Lean Body Muscle Mass vs Fat Mass
You can estimate LBM here ( https://www.calculator.net/lean-body-mass-calculator.html) but this is a guestimate because the calculator does not ask about calories or exercise. A better version is here ( https://www.omnicalculator.com/health/bmr-katch-mcardle#what-is-the-katch-mcardle-formula) Therefore the gold standard is to measure it directly using: Skinfold Thickness Measurements (calipers) | Underwater Weighing | Bioelectrical Impedance |Dual-energy X-ray Absorptiometry (DXA) | Isotope Dilution
Once you re-plot VO2 max against LBM you find its highly correlated (r = approx 0.8)
VO2max is proportional to lean body mass (muscle) and inversely proportional to fat mass . In cycling, peak power increases with body weight providing this is from lean body mass and not from body fat (see link)
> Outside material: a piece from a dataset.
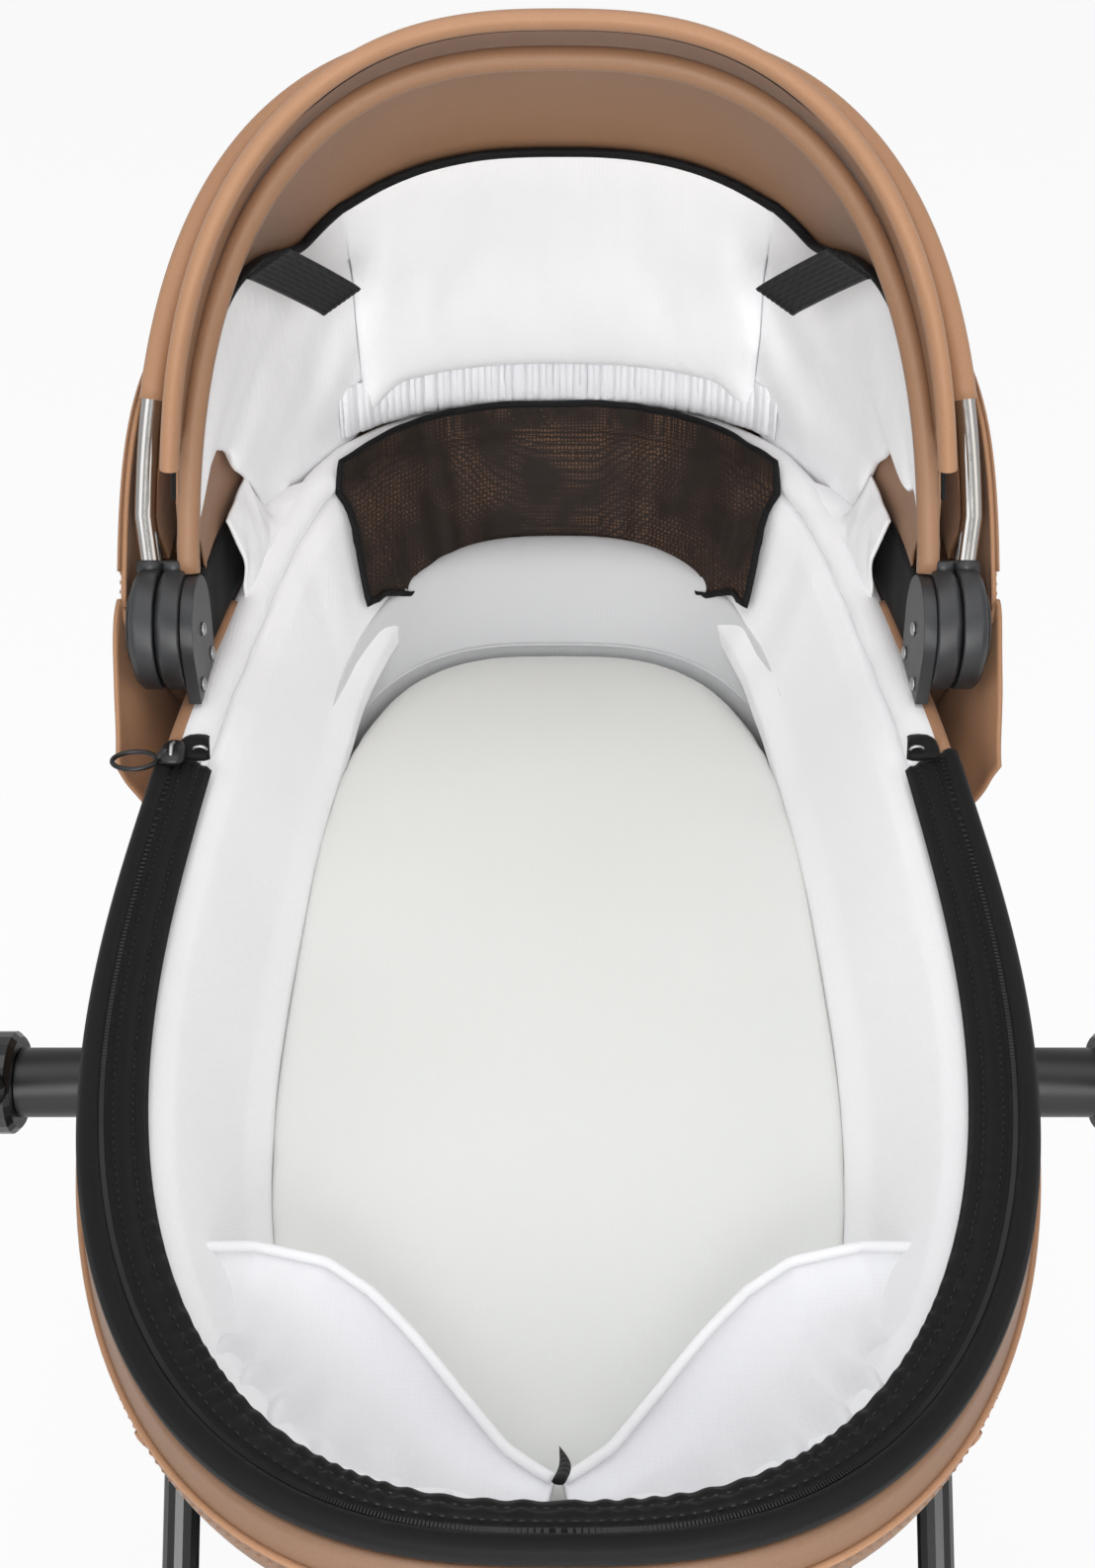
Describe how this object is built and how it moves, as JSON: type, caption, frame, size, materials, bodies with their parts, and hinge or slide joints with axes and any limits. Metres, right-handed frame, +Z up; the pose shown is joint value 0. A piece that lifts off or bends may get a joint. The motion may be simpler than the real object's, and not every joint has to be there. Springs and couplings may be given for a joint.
{
  "type": "pram",
  "caption": "Carrycot pram with a folding hood, padded white lining, lift-off cot and a folding chassis with swivelling front wheels.",
  "frame": {"origin": "on the floor under the middle of the pram's box", "axes": "+Z up, +Y from the foot end, where the parent stands, to the head end; +X to the parent's right"},
  "size_m": [0.6592, 1.1411, 1.0411],
  "materials": {
    "leatherette": "brown coated leatherette, fine grain",
    "cotton": "white woven cotton",
    "jersey": "pale knitted jersey",
    "webbing": "black woven tape",
    "net": "dark brown-black net",
    "plastic": "black moulded polyamide",
    "painted_tube": "black powder-coated aluminium tube",
    "chrome_tube": "polished tube",
    "steel": "zinc-plated steel",
    "tyre": "black foam rubber",
    "zip_metal": "black enamelled zinc",
    "board": "hardboard"
  },
  "bodies": {
    "front_frame": {"side_hub_left": "plastic", "side_hub_right": "plastic", "cot_adapter_left": "plastic", "cot_adapter_right": "plastic", "front_leg_left": "painted_tube", "front_leg_right": "painted_tube", "caster_housing_left": "plastic", "caster_housing_right": "plastic", "front_cross_tube": "painted_tube", "basket_rail": "painted_tube", "basket": "webbing"},
    "rear_frame": {"rear_leg_left": "painted_tube", "rear_leg_right": "painted_tube", "rear_axle": "steel"},
    "brake": {"brake_pedal": "plastic"},
    "handle_lower": {"handle_arm_left": "painted_tube", "handle_arm_right": "painted_tube", "height_collar_left": "plastic", "height_collar_right": "plastic"},
    "handle_upper": {"handle_bar": "painted_tube", "handle_grip": "leatherette"},
    "fork_left": {"caster_fork_left": "plastic"},
    "fork_right": {"caster_fork_right": "plastic"},
    "front_wheel_body_left": {"front_wheel_left": "plastic", "front_tyre_left": "tyre"},
    "front_wheel_body_right": {"front_wheel_right": "plastic", "front_tyre_right": "tyre"},
    "rear_wheel_body_left": {"rear_wheel_left": "plastic", "rear_tyre_left": "tyre"},
    "rear_wheel_body_right": {"rear_wheel_right": "plastic", "rear_tyre_right": "tyre"},
    "cot": {"cot_crossbar": "plastic", "cot_shell": "leatherette", "rim_band": "webbing", "liner": "cotton", "base_board": "board", "mattress": "jersey", "head_bolster": "jersey", "mesh_window": "net", "foot_flap_left": "cotton", "foot_flap_right": "cotton", "hood_rear_panel": "leatherette", "hood_curtain": "cotton", "hood_bracket_left": "plastic", "hood_bracket_right": "plastic"},
    "zip": {"zip_slider": "zip_metal", "zip_pull": "zip_metal"},
    "hood_mid": {"hood_mid_panel": "leatherette", "carry_handle": "chrome_tube", "hood_drum_outer_left": "plastic", "hood_drum_outer_right": "plastic"},
    "hood_front": {"hood_front_panel": "leatherette", "hood_front_roll": "leatherette", "hood_front_bow": "steel", "hood_strap_left": "webbing", "hood_strap_right": "webbing", "hood_drum_inner_left": "plastic", "hood_drum_inner_right": "plastic"}
  },
  "joints": [
    {"name": "handle_fold", "type": "hinge", "parent": "front_frame", "child": "handle_lower", "pos_m": [0, 0.094, 0.54], "axis": [1, 0, 0], "range_deg": [-175, 0]},
    {"name": "rear_fold", "type": "hinge", "parent": "front_frame", "child": "rear_frame", "pos_m": [0, 0.094, 0.54], "axis": [1, 0, 0], "range_deg": [0, 49.5]},
    {"name": "handle_height", "type": "slide", "parent": "handle_lower", "child": "handle_upper", "axis": [0, -0.809, 0.5878], "range_m": [-0.06, 0.06]},
    {"name": "brake_press", "type": "hinge", "parent": "rear_frame", "child": "brake", "pos_m": [0, -0.266, 0.15], "axis": [1, 0, 0], "range_deg": [0, 15]},
    {"name": "cot_lift", "type": "slide", "parent": "front_frame", "child": "cot", "axis": [0, 0, 1], "range_m": [0, 0.3]},
    {"name": "zip_run", "type": "slide", "parent": "cot", "child": "zip", "axis": [0, -1, 0], "range_m": [0, 0.12]},
    {"name": "hood_fold", "type": "hinge", "parent": "cot", "child": "hood_front", "pos_m": [0, 0.244, 0.74], "axis": [1, 0, 0], "range_deg": [-22, 45]},
    {"name": "hood_mid_fold", "type": "hinge", "parent": "cot", "child": "hood_mid", "pos_m": [0, 0.244, 0.74], "axis": [1, 0, 0], "range_deg": [-11.2, 22.7]},
    {"name": "caster_swivel_left", "type": "hinge", "parent": "front_frame", "child": "fork_left", "pos_m": [-0.19, 0.474, 0.24], "axis": [0, 0, 1], "continuous": true},
    {"name": "front_wheel_spin_left", "type": "hinge", "parent": "fork_left", "child": "front_wheel_body_left", "pos_m": [-0.19, 0.439, 0.1], "axis": [1, 0, 0], "continuous": true},
    {"name": "rear_wheel_spin_left", "type": "hinge", "parent": "rear_frame", "child": "rear_wheel_body_left", "pos_m": [-0.265, -0.266, 0.15], "axis": [1, 0, 0], "continuous": true},
    {"name": "caster_swivel_right", "type": "hinge", "parent": "front_frame", "child": "fork_right", "pos_m": [0.19, 0.474, 0.24], "axis": [0, 0, 1], "continuous": true},
    {"name": "front_wheel_spin_right", "type": "hinge", "parent": "fork_right", "child": "front_wheel_body_right", "pos_m": [0.19, 0.439, 0.1], "axis": [1, 0, 0], "continuous": true},
    {"name": "rear_wheel_spin_right", "type": "hinge", "parent": "rear_frame", "child": "rear_wheel_body_right", "pos_m": [0.265, -0.266, 0.15], "axis": [1, 0, 0], "continuous": true}
  ],
  "couplings": [
    {"joint": "rear_fold", "follows": "handle_fold", "ratio": -0.28},
    {"joint": "hood_mid_fold", "follows": "hood_fold", "ratio": 0.5}
  ]
}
A paper from Mondal & Mishra tested 54 young adults on a treadmill and found BMI had a weak negative correlation (r= -0.3232, p=0.0171) with VO2max but Body Fat% showed strong negative correlation (r= -0.7505, p<0.001) with VO2max (fig5) . In cycling (especially indoors) the relationship is still there, but a little weaker if measured against peak power.
So what happens if you control for weight by using VO2max/kg or watts/kg, in that case you are measuring fitness and (endurance) fitness itself tends to be higher in leaner lighter individuals. Alex Hutchinson suggested that VO2max is a combined measure of two different traits: how fit you are (i.e. VO2max divided by lean mass) and how fat you are (i.e. fat mass). Several studies demonstrate that overweight persons have similar VO2max values relative to LBM
However, if you separate aerobic and anaerobic exercise things get a little more complicated. In this study (link) low % body fat significantly correlates with tests of aerobic *and* anaerobic performance ie fitness in general. BUT lean muscle mass correlates strongly with anaerobic performance and weakly with aerobic performance.
These finding show that body composition is more important than just weight in determining performance. A lower body fat% predicts and a higher lean muscle mass independently affect performance. Looked at simplistically, excess body fat is a marker of keeping your body in anabolic “storage mode” and this is usually a marker of poor cardiovascular and strength fitness. Low muscle mass is indicative of a poverty of strenuous activity and hence this is also a marker of poor muscular fitness. The ideal, for optimal health, is to build up functional lean muscle mass by exercising regularly AND keep your fat mass low by eating sensibly.
However remember no matter what your current fitness or muscle mass or body fat, you can always *improve with training* so don’t let any of these findings deter you from your personal goals. There is never a better time to start to train, than today.